Невесть что рассказывал он скептическому Щукину, захваченному его повествованием Саше Золотухину, сердитому Амираджиби, внимательно насупленному Зиновию Семеновичу, застывшей от волнения Ляле, раскрасневшейся и гордящейся и Устименкой и своим Саиняном Любе Габай, толстому, ни в бога ни в черта давно не верящему Зеленному, старому Лорье, который и витамины-то не признавал, не то что некоего киевского Бейлина, наивно-озадаченному Богословскому, Варваре, которая думала горячо и спокойно, слушая Устименку: «Он добьется! Уж он-то организует это все у себя! И не хуже, а, может быть, лучше, чем этот его нынешний бог — доктор Бейлин!»

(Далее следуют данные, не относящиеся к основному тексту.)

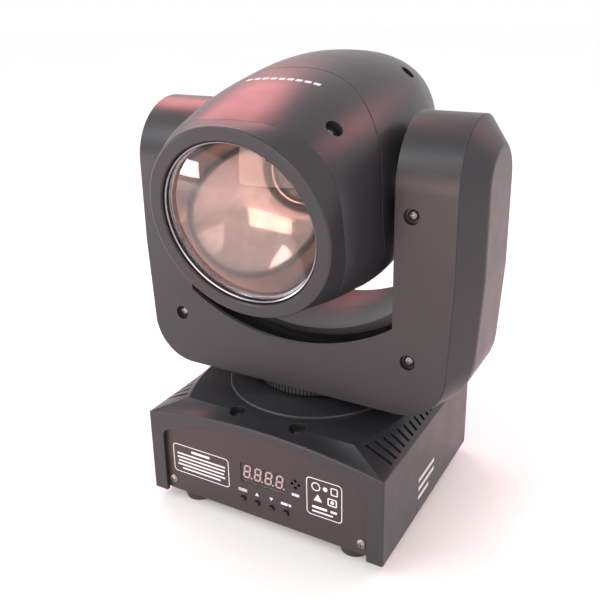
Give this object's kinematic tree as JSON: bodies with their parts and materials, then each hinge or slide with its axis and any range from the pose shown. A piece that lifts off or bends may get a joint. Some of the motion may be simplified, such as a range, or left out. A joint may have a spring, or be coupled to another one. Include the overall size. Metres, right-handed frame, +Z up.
{
  "type": "moving head light",
  "caption": "Compact stage light: a lamp head with one large lens tilts in a two-armed yoke that pans on a square base with a display panel.",
  "frame": {"origin": "on the pan axis, at the level of the feet's soles", "axes": "+Z up; the front, with the control panel and the lens, towards -Y"},
  "size_m": [0.226, 0.1873, 0.2752],
  "materials": {
    "shell_plastic": "fine texture, satin",
    "panel_paint": "satin, printed",
    "rubber": "matte",
    "zinc_screw": "blackened zinc",
    "steel_sheet": "galvanised",
    "steel": "ground",
    "lens_glass": "polished",
    "bright_rim": "turned",
    "display_glass": "smoked",
    "display_body": "matte",
    "button_plastic": "gloss",
    "circuit_board": "solder mask",
    "socket_plastic": "gloss",
    "socket_metal": "nickel plated",
    "aluminium": "extruded",
    "belt_rubber": "moulded",
    "motor_paint": "satin",
    "fan_plastic": "matte",
    "barrel_paint": "matte black",
    "light_guide_glass": "polished"
  },
  "bodies": {
    "base": {"base_shell": "shell_plastic", "base_bottom_plate": "steel_sheet", "rubber_feet": "rubber", "foot_screws": "zinc_screw", "top_screws": "zinc_screw", "control_panel": "panel_paint", "panel_screws": "zinc_screw", "display_window": "display_glass", "display_module": "display_body", "control_board": "circuit_board", "rear_panel": "panel_paint", "power_inlet": "socket_plastic", "fuse_holder": "socket_plastic", "dmx_in_socket": "socket_metal", "dmx_out_socket": "socket_metal", "power_supply": "circuit_board", "main_board": "circuit_board", "pan_disc": "shell_plastic", "bearing_carrier": "aluminium", "pan_bearing": "steel", "pan_motor": "motor_paint", "pan_belt": "belt_rubber"},
    "button_menu": {"button_menu": "button_plastic"},
    "button_down": {"button_down": "button_plastic"},
    "button_up": {"button_up": "button_plastic"},
    "button_enter": {"button_enter": "button_plastic"},
    "pan_motor_pulley": {"pan_motor_pulley": "aluminium"},
    "yoke": {"pan_tube": "steel", "pan_pulley": "aluminium", "pan_collar": "shell_plastic", "yoke_frame": "steel_sheet", "yoke_front_cover": "shell_plastic", "yoke_rear_cover": "shell_plastic", "side_cover_left": "shell_plastic", "side_cover_right": "shell_plastic", "yoke_screws": "zinc_screw", "tilt_bearing_left": "steel", "tilt_bearing_right": "steel", "driver_board": "circuit_board", "tilt_motor": "motor_paint", "tilt_belt": "belt_rubber"},
    "tilt_motor_pulley": {"tilt_motor_pulley": "aluminium"},
    "head": {"front_shell": "shell_plastic", "rear_shell": "shell_plastic", "bezel_ring": "shell_plastic", "lens": "lens_glass", "lens_ring": "bright_rim", "head_screws": "zinc_screw", "optical_barrel": "barrel_paint", "light_guide": "light_guide_glass", "guide_holder": "barrel_paint", "led_board": "aluminium", "heatsink": "aluminium", "fan_frame": "fan_plastic", "head_chassis": "steel_sheet", "tilt_hub_left": "steel", "tilt_hub_right": "steel", "tilt_pulley": "aluminium"},
    "fan_rotor": {"fan_rotor": "fan_plastic"}
  },
  "joints": [
    {"name": "pan", "type": "hinge", "parent": "base", "child": "yoke", "pos_m": [0, 0, 0.08], "axis": [0, 0, 1], "range_deg": [-270, 270]},
    {"name": "tilt", "type": "hinge", "parent": "yoke", "child": "head", "pos_m": [0, 0, 0.212], "axis": [-1, 0, 0], "range_deg": [-3.8, 206.2]},
    {"name": "pan_motor_spin", "type": "hinge", "parent": "base", "child": "pan_motor_pulley", "pos_m": [-0.052, 0.008, 0.053], "axis": [0, 0, 1], "range_deg": [-1220, 1220]},
    {"name": "tilt_motor_spin", "type": "hinge", "parent": "yoke", "child": "tilt_motor_pulley", "pos_m": [0.076, 0, 0.146], "axis": [-1, 0, 0], "range_deg": [-16, 620]},
    {"name": "fan_spin", "type": "hinge", "parent": "head", "child": "fan_rotor", "pos_m": [0, 0, 0.212], "axis": [0, 0.981, 0.1942], "continuous": true},
    {"name": "button_menu_press", "type": "slide", "parent": "base", "child": "button_menu", "axis": [0, 1, 0], "range_m": [0, 0.0008], "stiffness_N_per_m": 400, "springref_m": -0.0008},
    {"name": "button_down_press", "type": "slide", "parent": "base", "child": "button_down", "axis": [0, 1, 0], "range_m": [0, 0.0008], "stiffness_N_per_m": 400, "springref_m": -0.0008},
    {"name": "button_up_press", "type": "slide", "parent": "base", "child": "button_up", "axis": [0, 1, 0], "range_m": [0, 0.0008], "stiffness_N_per_m": 400, "springref_m": -0.0008},
    {"name": "button_enter_press", "type": "slide", "parent": "base", "child": "button_enter", "axis": [0, 1, 0], "range_m": [0, 0.0008], "stiffness_N_per_m": 400, "springref_m": -0.0008}
  ],
  "couplings": [
    {"joint": "pan_motor_spin", "follows": "pan", "ratio": 4.5},
    {"joint": "tilt_motor_spin", "follows": "tilt", "ratio": 3}
  ]
}
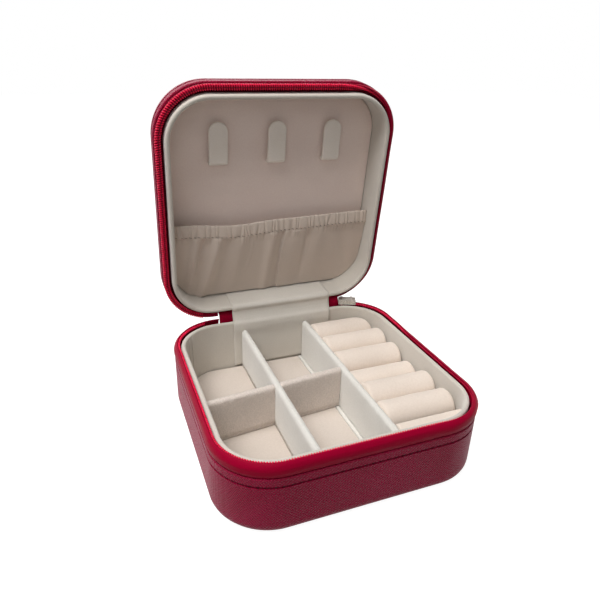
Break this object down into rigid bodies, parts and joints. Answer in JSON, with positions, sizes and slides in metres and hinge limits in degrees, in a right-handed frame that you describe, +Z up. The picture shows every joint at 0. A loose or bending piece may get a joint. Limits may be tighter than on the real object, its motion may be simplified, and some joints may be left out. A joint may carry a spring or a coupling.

По-разному слушали своего главврача обиженная и уязвленная Воловик и верный делатель-работяга Митяшин, старый, хлебнувший вреда от мечтаний австриец Гебейзен, медсестра Женя и не разучившаяся восторгаться Володей, всей душой преданная ему Нора, преданная, но понимающая, как нелегко добиться того, чего добился Бейлин. Но тем не менее все слушали, красиво выражаясь, как зачарованные, и никто, даже наибольшие циники-медники-злые-жестяники не сомневались в том, что этот железнолобый Устименко добьется своего. Он несомненно добьется, он никогда не отступает, если уж говорит, то обязательно делает, — так думали и водники, и оскорбленная Воловик, так думали железнодорожники и испуганная размахом грядущих работ Катенька Закадычная, и все они, слушая, комбинировали комбинации, которые бы помогли им не впрячься в уготованную этим одержимым упряжку, им — сырым натурам, комбинировали зигзаги, которыми можно было улепетнуть от бешеного устименковского натиска, складывали в уме колкие фразы и ссылки на трудности, которые спасли бы их от угрозы лишних и тяжких хлопот…
Он, несомненно, чувствовал все, что происходило в стане противников. Более того, он видел это, как ни старались они быть невидимками в своем молчаливом заговоре против него. Видел и потому теперь говорил только им, ища их рассеянные взгляды, яростно упираясь в них своими злыми зрачками, не давая ни в чем пощады и спуску их будущим возражениям, угадывая то, с чем они на него навалятся, предупреждая их речи, будущие стенания, охи и вздохи, заранее вышибая из них все те доводы, которыми они могли хоть в какой-то мере привлечь на свою сторону, допустим, Золотухина, спокойная сила которого ему была нужна — не для себя, разумеется, а для тебя, от коего он теперь никак не мог отступить.
И все-таки — он видел и это — они не сдавались. Не сдавались, ведомые Женькой, товарищем Степановым, Евгением Родионовичем, который, морща лоб, будто и впрямь роденовский Мыслитель, писал в книжечке свои остренькие вопросики. Устименко наперед знал: там все будет о деньгах — кто их даст и с чего это Владимир Афанасьевич так размахался за счет Советской власти? До того ли государству, истерзанному войной? Штатное расписание в ход будет пущено, бюджет, экономия. И Лорье писал быстро в тетрадочке, подчеркивал — старый эссеист, любил он загнать под ноготь ближнему своему иголку, да так, чтобы услышать визг. Зеленной не писал, но уже определил для себя, как отзовется о бейлиновской больнице: показуха и прожектерство, — скажет он, а потом начнет снимать стружку послойно.